- [Requirement]
What is needed is an exact copy of the lines from the line containing "const dish = new THREE.Group();" to the line containing "obj.parent = empty", both lines included, and nothing else.
[start Given material]
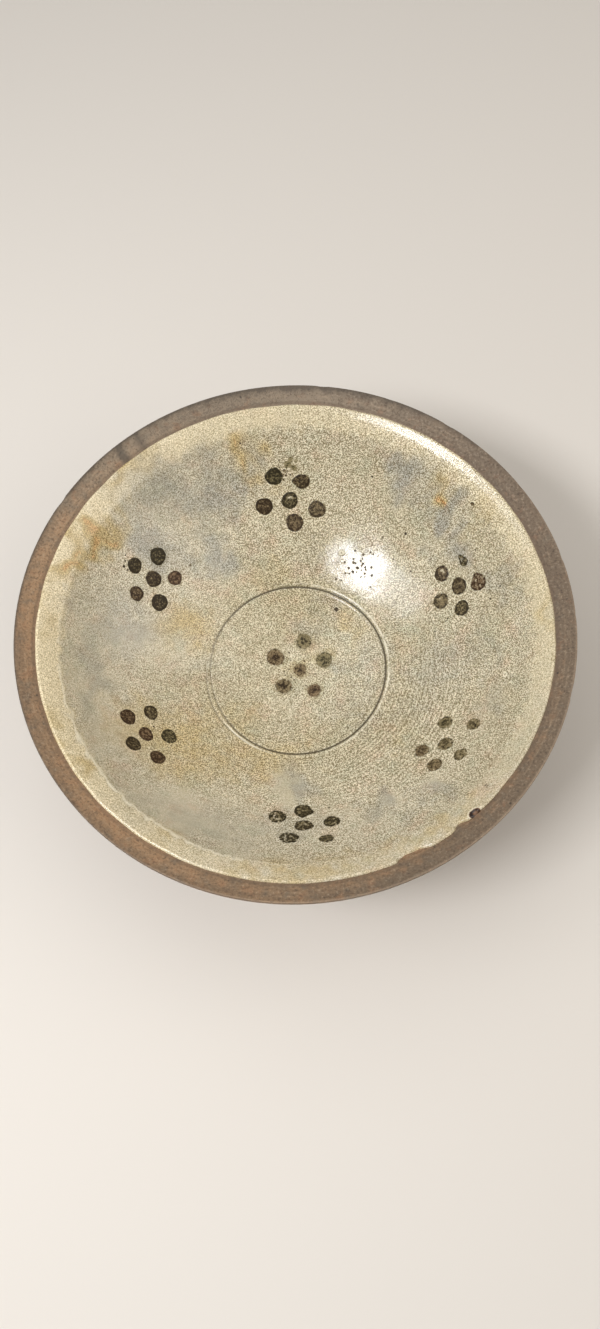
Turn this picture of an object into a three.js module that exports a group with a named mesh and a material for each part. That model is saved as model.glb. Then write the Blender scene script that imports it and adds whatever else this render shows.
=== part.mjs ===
// Iron-spotted stoneware dish: a thrown bowl with a bare clay rim, a glazed inside with one incised
// ring, and seven sprigs of brushed iron dabs. It stands on its foot ring, with the origin at the
// middle of the foot's underside and +Z up through the middle of the bowl.
// Lengths are in millimetres and angles in degrees.
import * as THREE from 'three';

// Driving dimensions of the clay.
const rimDiameter = 290;
const rimBandWidth = 10;
const rimBandDrop = 5.2;
const rimEdgeHeight = 6;
const rimEdgeRounding = 0.8;
const lipBandWidth = 9.5;
const lipBandDrop = 8.7;
const bowlDepth = 83.5;
const wallThickness = 9;
const floorThickness = 9;
const footDiameter = 96;
const footWall = 8;
const footRecess = 7.5;
const footDraft = 1.5;
const footChamfer = 1;

// Driving dimensions of the glaze coat and of the ring cut into it.
const glazeThickness = 1;
const fitGap = 0.3;
const incisedRingRadius = 52;
const incisedRingWidth = 1.2;
const incisedRingDepth = 0.5;

// Driving dimensions of the iron dabs. A sprig's azimuth is counted from +X, and its inset is how
// far its middle lies inside the lip's ridge. Each pair in dabs is one dab around the middle one:
// the angle from the sprig's outward direction, and the reach from the middle dab.
const dabThickness = 0.6;
const sprigs = [
  { name: 'far', azimuth: 90, inset: 29, dabRadius: 4.1,
    dabs: [[30, 17], [100, 15.5], [190, 13.5], [250, 17], [325, 13.5]] },
  { name: 'left_far', azimuth: 148.5, inset: 31, dabRadius: 3.7,
    dabs: [[5, 14], [75, 14], [140, 14], [220, 13.5], [295, 13.5]] },
  { name: 'left_near', azimuth: 208, inset: 31, dabRadius: 3.9,
    dabs: [[20, 12], [85, 15.5], [160, 14], [230, 15.5], [295, 13.5]] },
  { name: 'near', azimuth: 270, inset: 26.5, dabRadius: 4.2,
    dabs: [[40, 18], [95, 15], [180, 12.5], [240, 15.5], [325, 13.5]] },
  { name: 'right_near', azimuth: 323.5, inset: 28.5, dabRadius: 3.6,
    dabs: [[55, 18.5], [125, 14.5], [215, 14], [280, 14], [345, 14.5]] },
  { name: 'right_far', azimuth: 20, inset: 25.5, dabRadius: 3.8,
    dabs: [[45, 14], [115, 13.5], [185, 14], [250, 13], [335, 13]] },
];
const centreSprig = { name: 'centre', azimuth: 55, offset: 3, dabRadius: 3.4,
  dabs: [[25, 18], [95, 16.5], [170, 14], [245, 15.5], [325, 15.5]] };

// How finely the round surfaces are cut into flat facets.
const turnSteps = 60;
const bowlSteps = 14;
const wallSteps = 9;
const dabSteps = 12;

// Sizes that follow from the driving dimensions.
const rimRadius = rimDiameter / 2;
const bandInnerRadius = rimRadius - rimBandWidth;
const ridgeRadius = bandInnerRadius - lipBandWidth;
const ridgeDrop = rimBandDrop + lipBandDrop;
const overallHeight = bowlDepth + floorThickness + footRecess;
const bowlSag = bowlDepth - ridgeDrop;
const clayRadius = (ridgeRadius ** 2 + bowlSag ** 2) / (2 * bowlSag);
const bowlCentreHeight = overallHeight - bowlDepth + clayRadius;
const glazeOuterRadius = clayRadius - fitGap;
const glazeRadius = glazeOuterRadius - glazeThickness;
const ridgeAngle = Math.asin(ridgeRadius / clayRadius);

const materials = {
  clay: new THREE.MeshStandardMaterial({ color: 0x82694f, roughness: 0.8, metalness: 0 }),
  glaze: new THREE.MeshStandardMaterial({ color: 0xc3b795, roughness: 0.28, metalness: 0 }),
  iron: new THREE.MeshStandardMaterial({ color: 0x46382a, roughness: 0.35, metalness: 0 }),
};

function turnedMesh(name, outline, steps, material) {
  const geometry = new THREE.LatheGeometry(outline, steps);
  geometry.rotateX(Math.PI / 2);
  const mesh = new THREE.Mesh(geometry, material);
  mesh.name = name;
  return mesh;
}

// A point on a sphere about the bowl's centre of curvature, at an angle from straight down.
function bowlPoint(radius, angle) {
  return new THREE.Vector2(radius * Math.sin(angle), bowlCentreHeight - radius * Math.cos(angle));
}

// Points along such a sphere from one angle to another, both ends included.
function bowlArc(radius, fromAngle, toAngle, steps) {
  const points = [];
  for (let i = 0; i <= steps; i += 1) {
    points.push(bowlPoint(radius, fromAngle + (toAngle - fromAngle) * i / steps));
  }
  return points;
}

// The lip band is straight in section, so a coat on it is the same line moved along its normal.
const bandInnerPoint = new THREE.Vector2(bandInnerRadius, overallHeight - rimBandDrop);
const ridgePoint = new THREE.Vector2(ridgeRadius, overallHeight - ridgeDrop);
const lipDirection = bandInnerPoint.clone().sub(ridgePoint).normalize();
const lipNormal = new THREE.Vector2(-lipDirection.y, lipDirection.x);

// The angle at which the lip's line, raised above the clay, meets the bowl's sphere raised by as much.
function raisedRidgeAngle(rise) {
  const lipSlope = Math.atan2(lipBandDrop, lipBandWidth);
  const lipDistance = clayRadius * Math.cos(ridgeAngle - lipSlope) - rise;
  return lipSlope + Math.sign(ridgeAngle - lipSlope) * Math.acos(lipDistance / (clayRadius - rise));
}

function stonewareBody() {
  const footRadius = footDiameter / 2;
  const footInnerRadius = footRadius - footWall;
  const wallRadius = clayRadius + wallThickness;
  const footTopAngle = Math.asin((footRadius + footDraft) / wallRadius);
  const rimEdgeFoot = overallHeight - rimEdgeHeight;
  const wallTopHeight = rimEdgeFoot - rimEdgeHeight / 2;
  const wallTopAngle = Math.acos((bowlCentreHeight - wallTopHeight) / wallRadius);
  const outline = [
    ...bowlArc(clayRadius, 0, ridgeAngle, bowlSteps),
    bandInnerPoint,
    new THREE.Vector2(rimRadius - rimEdgeRounding, overallHeight),
    new THREE.Vector2(rimRadius, overallHeight - rimEdgeRounding),
    new THREE.Vector2(rimRadius, rimEdgeFoot + rimEdgeRounding),
    new THREE.Vector2(rimRadius - rimEdgeRounding, rimEdgeFoot),
    ...bowlArc(wallRadius, wallTopAngle, footTopAngle, wallSteps),
    new THREE.Vector2(footRadius, footChamfer),
    new THREE.Vector2(footRadius - footChamfer, 0),
    new THREE.Vector2(footInnerRadius + footChamfer, 0),
    new THREE.Vector2(footInnerRadius, footChamfer),
    new THREE.Vector2(footInnerRadius - footDraft, footRecess),
    new THREE.Vector2(0, footRecess),
  ];
  return turnedMesh('stoneware_body', outline.reverse(), turnSteps, materials.clay);
}

function interiorGlaze() {
  const topAngle = raisedRidgeAngle(fitGap + glazeThickness);
  const undersideAngle = raisedRidgeAngle(fitGap);
  const ringInner = Math.asin((incisedRingRadius - incisedRingWidth / 2) / glazeRadius);
  const ringMiddle = Math.asin(incisedRingRadius / glazeRadius);
  const ringOuter = Math.asin((incisedRingRadius + incisedRingWidth / 2) / glazeRadius);
  const innerSteps = Math.max(2, Math.round(bowlSteps * ringMiddle / topAngle));
  const outline = [
    ...bowlArc(glazeOuterRadius, 0, undersideAngle, bowlSteps),
    bandInnerPoint.clone().addScaledVector(lipNormal, fitGap),
    bandInnerPoint.clone().addScaledVector(lipNormal, fitGap + glazeThickness),
    ...bowlArc(glazeRadius, topAngle, ringOuter, bowlSteps - innerSteps),
    bowlPoint(glazeRadius + incisedRingDepth, ringMiddle),
    ...bowlArc(glazeRadius, ringInner, 0, innerSteps),
  ];
  return turnedMesh('interior_glaze', outline, turnSteps, materials.glaze);
}

// One dab: a flat-based, softly domed disc that lies on the glaze and faces the bowl's centre of
// curvature. Its base clears the facets of the glaze, which rise a little above the true sphere.
function ironDab(name, azimuth, angle, radius) {
  const outline = [
    new THREE.Vector2(0, 0),
    new THREE.Vector2(radius, 0),
    new THREE.Vector2(radius * 0.92, dabThickness * 0.6),
    new THREE.Vector2(radius * 0.55, dabThickness),
    new THREE.Vector2(0, dabThickness),
  ];
  const mesh = turnedMesh(name, outline, dabSteps, materials.iron);
  const facetRise = glazeRadius * (2 - Math.cos(ridgeAngle / bowlSteps / 2) - Math.cos(Math.PI / turnSteps));
  const outward = bowlPoint(glazeRadius - fitGap - facetRise, angle);
  mesh.position.set(outward.x * Math.cos(azimuth), outward.x * Math.sin(azimuth), outward.y);
  mesh.rotation.set(0, -angle, azimuth, 'ZYX');
  return mesh;
}

// A sprig is drawn on the sphere: its middle dab sits at an angle from straight down, and the
// other dabs are reached from it by an arc along the surface.
function ironSprig({ name, azimuth, dabRadius, dabs }, middleRadius) {
  const group = new THREE.Group();
  const middleAngle = Math.asin(middleRadius / glazeRadius);
  const middleAzimuth = THREE.MathUtils.degToRad(azimuth);
  group.add(ironDab(`iron_dab_${name}_middle`, middleAzimuth, middleAngle, dabRadius));
  dabs.forEach(([turn, reach], index) => {
    const heading = THREE.MathUtils.degToRad(turn);
    const arc = reach / glazeRadius;
    const angle = Math.acos(Math.cos(middleAngle) * Math.cos(arc)
      - Math.sin(middleAngle) * Math.sin(arc) * Math.cos(heading));
    const swing = Math.atan2(Math.sin(heading) * Math.sin(arc) * Math.sin(middleAngle),
      Math.cos(arc) - Math.cos(middleAngle) * Math.cos(angle));
    group.add(ironDab(`iron_dab_${name}_${index + 1}`, middleAzimuth + swing, angle, dabRadius));
  });
  return group;
}

const dish = new THREE.Group();
dish.add(stonewareBody());
dish.add(interiorGlaze());
dish.add(ironSprig(centreSprig, centreSprig.offset));
for (const sprig of sprigs) {
  dish.add(ironSprig(sprig, ridgeRadius - sprig.inset));
}

export default dish;
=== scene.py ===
import math

import bpy
import numpy as np
from mathutils import Matrix, Quaternion, Vector


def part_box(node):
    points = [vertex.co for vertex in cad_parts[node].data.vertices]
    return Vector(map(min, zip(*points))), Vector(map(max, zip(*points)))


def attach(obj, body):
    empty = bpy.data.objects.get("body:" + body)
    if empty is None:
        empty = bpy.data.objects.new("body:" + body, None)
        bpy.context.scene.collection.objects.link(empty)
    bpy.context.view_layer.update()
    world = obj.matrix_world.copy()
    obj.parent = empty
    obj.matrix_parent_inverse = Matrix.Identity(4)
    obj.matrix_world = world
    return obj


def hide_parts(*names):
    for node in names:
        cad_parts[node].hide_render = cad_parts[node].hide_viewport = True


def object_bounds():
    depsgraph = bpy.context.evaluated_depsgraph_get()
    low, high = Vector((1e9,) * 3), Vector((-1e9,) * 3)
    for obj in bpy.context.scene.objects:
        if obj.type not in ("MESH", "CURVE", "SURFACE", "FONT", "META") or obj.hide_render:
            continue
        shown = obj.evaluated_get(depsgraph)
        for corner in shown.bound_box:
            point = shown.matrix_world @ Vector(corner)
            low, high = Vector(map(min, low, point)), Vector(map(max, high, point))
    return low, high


# Iron-spotted stoneware dish: a thrown bowl with a bare clay rim, a crackled ash glaze inside with
# one incised ring, and seven sprigs of brushed iron dabs. Shapes are worked out in millimetres,
# with +Z up and the origin under the middle of the foot, and become metres in closed_turns().
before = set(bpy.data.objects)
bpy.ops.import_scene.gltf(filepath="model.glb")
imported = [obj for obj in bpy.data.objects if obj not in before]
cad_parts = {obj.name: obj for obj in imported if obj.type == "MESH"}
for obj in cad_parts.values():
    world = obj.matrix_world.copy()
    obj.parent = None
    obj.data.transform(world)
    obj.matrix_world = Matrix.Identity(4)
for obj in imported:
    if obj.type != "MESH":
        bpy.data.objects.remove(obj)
cad_low, cad_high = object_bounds()

MM = 0.001
TURN = 2 * math.pi
RIM_RADIUS = cad_high.x / MM
RIM_HEIGHT = cad_high.z / MM

# The clay, as the frame has it.
RIM_BAND_WIDTH = 10.0
RIM_BAND_DROP = 5.2
RIM_EDGE_HEIGHT = 6.0
LIP_BAND_WIDTH = 9.5
LIP_BAND_DROP = 8.7
BOWL_DEPTH = 83.5
WALL_THICKNESS = 9.0
FOOT_RADIUS = 48.0
FOOT_WALL = 8.0
FOOT_RECESS = 7.5
FOOT_DRAFT = 1.5

# The glaze coat. It lies GLAZE_LIFT above the clay, and its edge and underside reach just into it.
GLAZE_LIFT = 1.3
GLAZE_SINK = 0.1
RING_RADIUS = 52.0
RING_WIDTH = 1.15
RING_DEPTH = 0.5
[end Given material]
- [Answer for the task]
const dish = new THREE.Group();
dish.add(stonewareBody());
dish.add(interiorGlaze());
dish.add(ironSprig(centreSprig, centreSprig.offset));
for (const sprig of sprigs) {
  dish.add(ironSprig(sprig, ridgeRadius - sprig.inset));
}

export default dish;
=== scene.py ===
import math

import bpy
import numpy as np
from mathutils import Matrix, Quaternion, Vector


def part_box(node):
    points = [vertex.co for vertex in cad_parts[node].data.vertices]
    return Vector(map(min, zip(*points))), Vector(map(max, zip(*points)))


def attach(obj, body):
    empty = bpy.data.objects.get("body:" + body)
    if empty is None:
        empty = bpy.data.objects.new("body:" + body, None)
        bpy.context.scene.collection.objects.link(empty)
    bpy.context.view_layer.update()
    world = obj.matrix_world.copy()
    obj.parent = empty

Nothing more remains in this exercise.